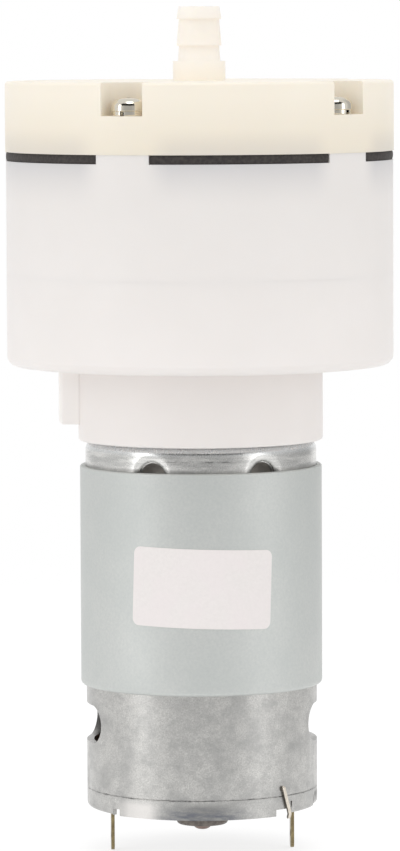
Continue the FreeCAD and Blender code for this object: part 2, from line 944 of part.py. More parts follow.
def end_plate():
    outer = can_radius - skirt_wall - seat_gap
    boss_low = end_z - rear_boss_drop
    boss_inner = rear_boss_radius - rear_boss_wall
    edge = rear_boss_edge
    mid = quarter(edge)
    mouth = shaft_radius + rear_mouth_gap
    plate = spin([
        (boss_inner, holder_z),
        (outer, holder_z),
        (outer, end_plate_z + end_plate_chamfer),
        (outer - end_plate_chamfer, end_plate_z),
        (rear_boss_radius + edge, end_plate_z),
        (rear_boss_radius + mid, end_plate_z - mid, rear_boss_radius, end_plate_z - edge),
        (rear_boss_radius, boss_low + edge),
        (rear_boss_radius - mid, boss_low + mid, rear_boss_radius - edge, boss_low),
        (mouth, boss_low),
        (mouth, boss_low + rear_boss_wall),
        (boss_inner, boss_low + rear_boss_wall),
    ])
    key_half = key_notch_width / 2 - seat_gap
    key_low = end_plate_z - end_plate_chamfer
    key = block(-key_half, key_half, -can_radius + fit_gap, -outer + key_reach,
                key_low, end_z + rim_notch_height - press_gap)
    step = block(-key_half, key_half, -outer + overlap, -outer + key_reach, key_low, end_plate_z)
    solid = fused([plate] + around(key, key_places()) + around(step, key_places()))
    opening = sleeve(seat_gap, end_plate_z - overrun, holder_z + overrun)
    return turned(cut_by(solid, around(opening, [0, 180])), motor_turn)


def sleeve(spare, low, high):
    # The moulded block round a terminal, or the opening in the end plate that it passes.
    depth = terminal_sheet / 2 + sleeve_wall + spare
    width = terminal_width / 2 + sleeve_wall + spare
    return block(terminal_radius - depth, terminal_radius + depth, -width, width, low, high)


def rear_bush():
    low = end_z - rear_boss_drop + rear_boss_wall + press_gap
    outer = rear_boss_radius - rear_boss_wall - press_gap
    return tube(outer, shaft_radius + running_gap, low, low + rear_bush_length)


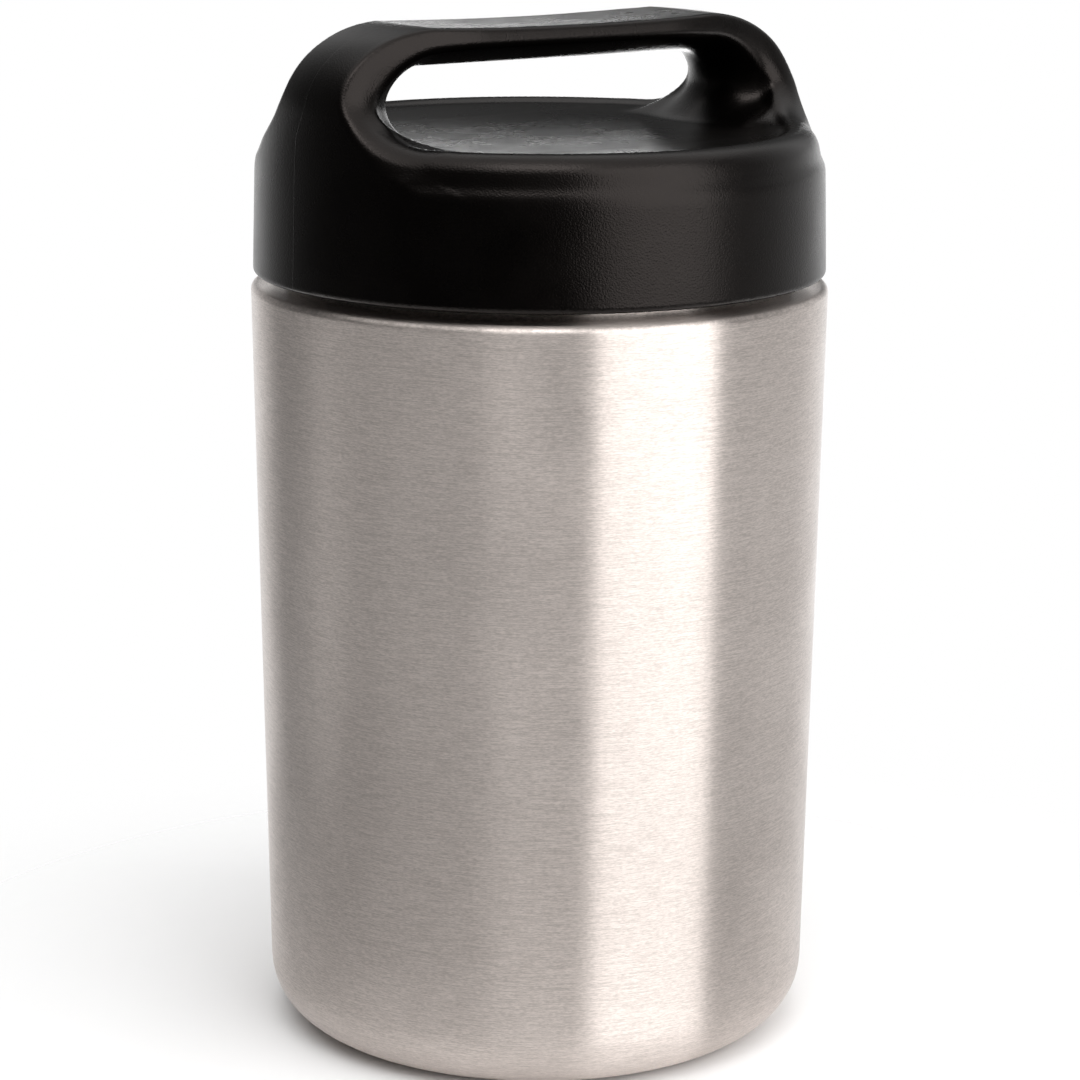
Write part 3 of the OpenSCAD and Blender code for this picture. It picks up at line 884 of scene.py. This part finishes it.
world = bpy.data.worlds.new("studio")
bpy.context.scene.world = world
world.use_nodes = True
tree = world.node_tree
direction = node(tree, "ShaderNodeTexCoord").outputs["Generated"]
from_camera = node(
    tree, "ShaderNodeVectorRotate", {"Angle": -CAMERA_AZIMUTH}, {"Vector": direction},
    rotation_type="Z_AXIS",
)
x, y, z = node(tree, "ShaderNodeSeparateXYZ", links={0: from_camera.outputs[0]}).outputs
angle = maths(tree, "ARCTAN2", x, maths(tree, "MULTIPLY", y, -1.0))
portion = mapped(tree, angle, (-math.pi, math.pi))


def round_levels(levels):
    """Brightness by direction, from (degrees to the right of the camera, brightness) pairs."""
    ramp = node(tree, "ShaderNodeValToRGB", links={0: portion})
    stops = ramp.color_ramp.elements
    for i, (degrees, level) in enumerate(levels):
        position = (degrees + 180) / 360
        stop = stops[i] if i < 2 else stops.new(position)
        stop.position = position
        stop.color = (level, level, level, 1)
    return ramp.outputs[0]


studio = round_levels(WALLS)
for edge, levels in ((TABLE_EDGE, TABLE), (WALL_TOP, SPACE), (CEILING_EDGE, CEILING)):
    part = mapped(tree, z, edge, curve="SMOOTHSTEP")
    studio = two_tone(tree, part, studio, round_levels(levels))
seen = node(tree, "ShaderNodeLightPath").outputs["Is Camera Ray"]
tree.links.new(two_tone(tree, seen, studio, WHITE), tree.nodes["Background"].inputs[0])


def soft_lamp(name, azimuth, distance, height, wide, tall, power, down):
    """A soft lamp. azimuth is to the right of the camera and down its tilt, in degrees."""
    data = bpy.data.lights.new(name, "AREA")
    data.shape = "RECTANGLE"
    data.size = wide
    data.size_y = tall
    data.energy = power
    lamp = placed(name, data)
    lamp.visible_camera = False
    lamp.matrix_world = (
        toward
        @ Matrix.Rotation(math.radians(azimuth), 4, "Z")
        @ Matrix.Translation((0, -distance, height))
        @ Matrix.Rotation(math.radians(90 - down), 4, "X")
    )


soft_lamp("tall lamp", azimuth=48, distance=1.3, height=0.55, wide=1.32, tall=1.5, power=18.5,
          down=16)
soft_lamp("lamp over the front", azimuth=-4, distance=0.7, height=1.14, wide=0.6, tall=0.45,
          power=3.0, down=55)

bpy.context.scene.view_settings.view_transform = "Standard"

________________________

* [Short problem]
Set every line of the listing down word for word.

* [Written reply]
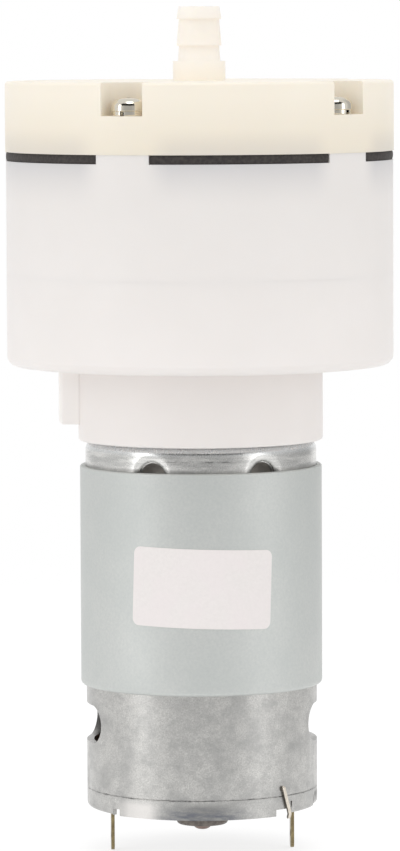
Continue the FreeCAD and Blender code for this object: part 2, from line 944 of part.py. More parts follow.
def end_plate():
    outer = can_radius - skirt_wall - seat_gap
    boss_low = end_z - rear_boss_drop
    boss_inner = rear_boss_radius - rear_boss_wall
    edge = rear_boss_edge
    mid = quarter(edge)
    mouth = shaft_radius + rear_mouth_gap
    plate = spin([
        (boss_inner, holder_z),
        (outer, holder_z),
        (outer, end_plate_z + end_plate_chamfer),
        (outer - end_plate_chamfer, end_plate_z),
        (rear_boss_radius + edge, end_plate_z),
        (rear_boss_radius + mid, end_plate_z - mid, rear_boss_radius, end_plate_z - edge),
        (rear_boss_radius, boss_low + edge),
        (rear_boss_radius - mid, boss_low + mid, rear_boss_radius - edge, boss_low),
        (mouth, boss_low),
        (mouth, boss_low + rear_boss_wall),
        (boss_inner, boss_low + rear_boss_wall),
    ])
    key_half = key_notch_width / 2 - seat_gap
    key_low = end_plate_z - end_plate_chamfer
    key = block(-key_half, key_half, -can_radius + fit_gap, -outer + key_reach,
                key_low, end_z + rim_notch_height - press_gap)
    step = block(-key_half, key_half, -outer + overlap, -outer + key_reach, key_low, end_plate_z)
    solid = fused([plate] + around(key, key_places()) + around(step, key_places()))
    opening = sleeve(seat_gap, end_plate_z - overrun, holder_z + overrun)
    return turned(cut_by(solid, around(opening, [0, 180])), motor_turn)


def sleeve(spare, low, high):
    # The moulded block round a terminal, or the opening in the end plate that it passes.
    depth = terminal_sheet / 2 + sleeve_wall + spare
    width = terminal_width / 2 + sleeve_wall + spare
    return block(terminal_radius - depth, terminal_radius + depth, -width, width, low, high)


def rear_bush():
    low = end_z - rear_boss_drop + rear_boss_wall + press_gap
    outer = rear_boss_radius - rear_boss_wall - press_gap
    return tube(outer, shaft_radius + running_gap, low, low + rear_bush_length)


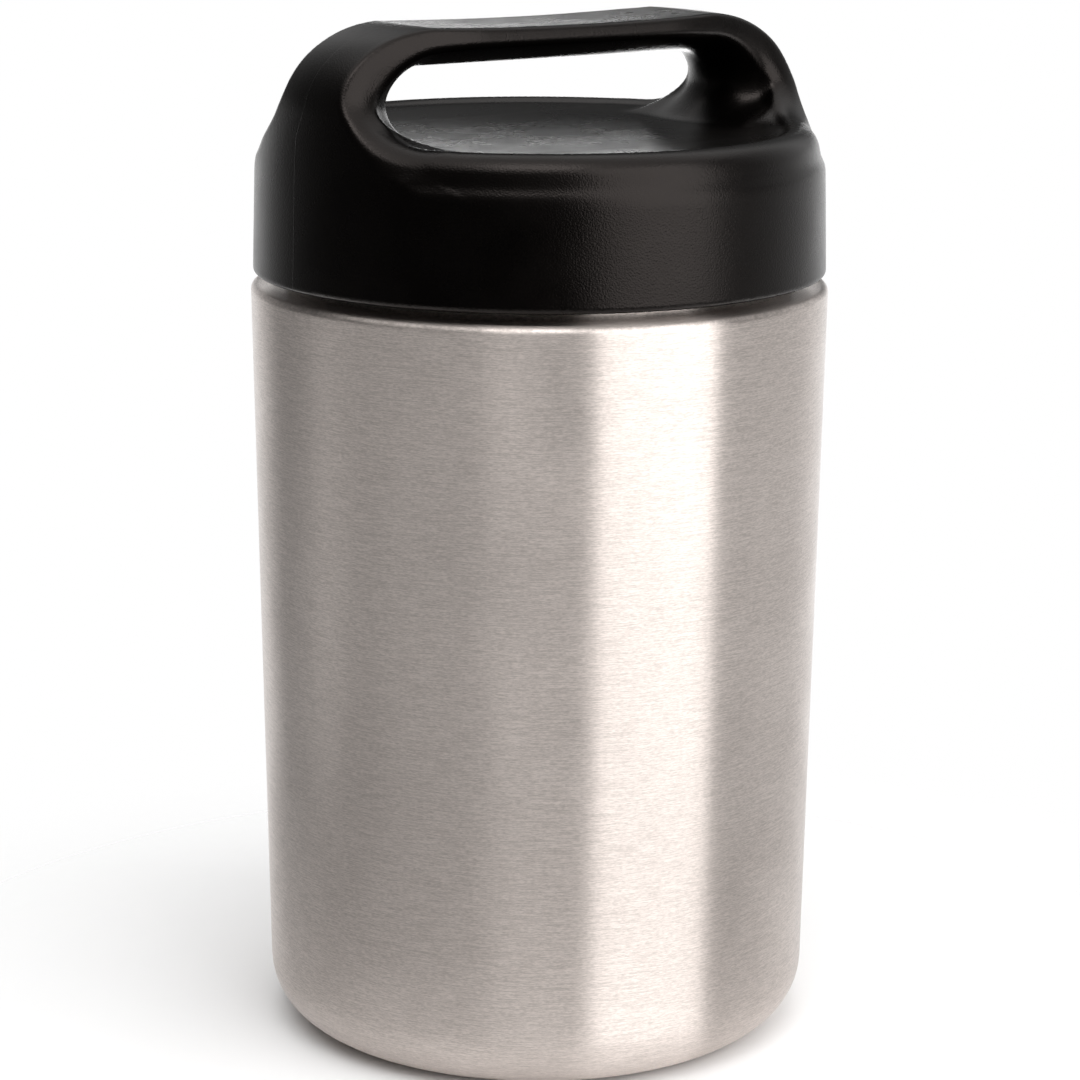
Write part 3 of the OpenSCAD and Blender code for this picture. It picks up at line 884 of scene.py. This part finishes it.
world = bpy.data.worlds.new("studio")
bpy.context.scene.world = world
world.use_nodes = True
tree = world.node_tree
direction = node(tree, "ShaderNodeTexCoord").outputs["Generated"]
from_camera = node(
    tree, "ShaderNodeVectorRotate", {"Angle": -CAMERA_AZIMUTH}, {"Vector": direction},
    rotation_type="Z_AXIS",
)
x, y, z = node(tree, "ShaderNodeSeparateXYZ", links={0: from_camera.outputs[0]}).outputs
angle = maths(tree, "ARCTAN2", x, maths(tree, "MULTIPLY", y, -1.0))
portion = mapped(tree, angle, (-math.pi, math.pi))


def round_levels(levels):
    """Brightness by direction, from (degrees to the right of the camera, brightness) pairs."""
    ramp = node(tree, "ShaderNodeValToRGB", links={0: portion})
    stops = ramp.color_ramp.elements
    for i, (degrees, level) in enumerate(levels):
        position = (degrees + 180) / 360
        stop = stops[i] if i < 2 else stops.new(position)
        stop.position = position
        stop.color = (level, level, level, 1)
    return ramp.outputs[0]


studio = round_levels(WALLS)
for edge, levels in ((TABLE_EDGE, TABLE), (WALL_TOP, SPACE), (CEILING_EDGE, CEILING)):
    part = mapped(tree, z, edge, curve="SMOOTHSTEP")
    studio = two_tone(tree, part, studio, round_levels(levels))
seen = node(tree, "ShaderNodeLightPath").outputs["Is Camera Ray"]
tree.links.new(two_tone(tree, seen, studio, WHITE), tree.nodes["Background"].inputs[0])


def soft_lamp(name, azimuth, distance, height, wide, tall, power, down):
    """A soft lamp. azimuth is to the right of the camera and down its tilt, in degrees."""
    data = bpy.data.lights.new(name, "AREA")
    data.shape = "RECTANGLE"
    data.size = wide
    data.size_y = tall
    data.energy = power
    lamp = placed(name, data)
    lamp.visible_camera = False
    lamp.matrix_world = (
        toward
        @ Matrix.Rotation(math.radians(azimuth), 4, "Z")
        @ Matrix.Translation((0, -distance, height))
        @ Matrix.Rotation(math.radians(90 - down), 4, "X")
    )


soft_lamp("tall lamp", azimuth=48, distance=1.3, height=0.55, wide=1.32, tall=1.5, power=18.5,
          down=16)
soft_lamp("lamp over the front", azimuth=-4, distance=0.7, height=1.14, wide=0.6, tall=0.45,
          power=3.0, down=55)

bpy.context.scene.view_settings.view_transform = "Standard"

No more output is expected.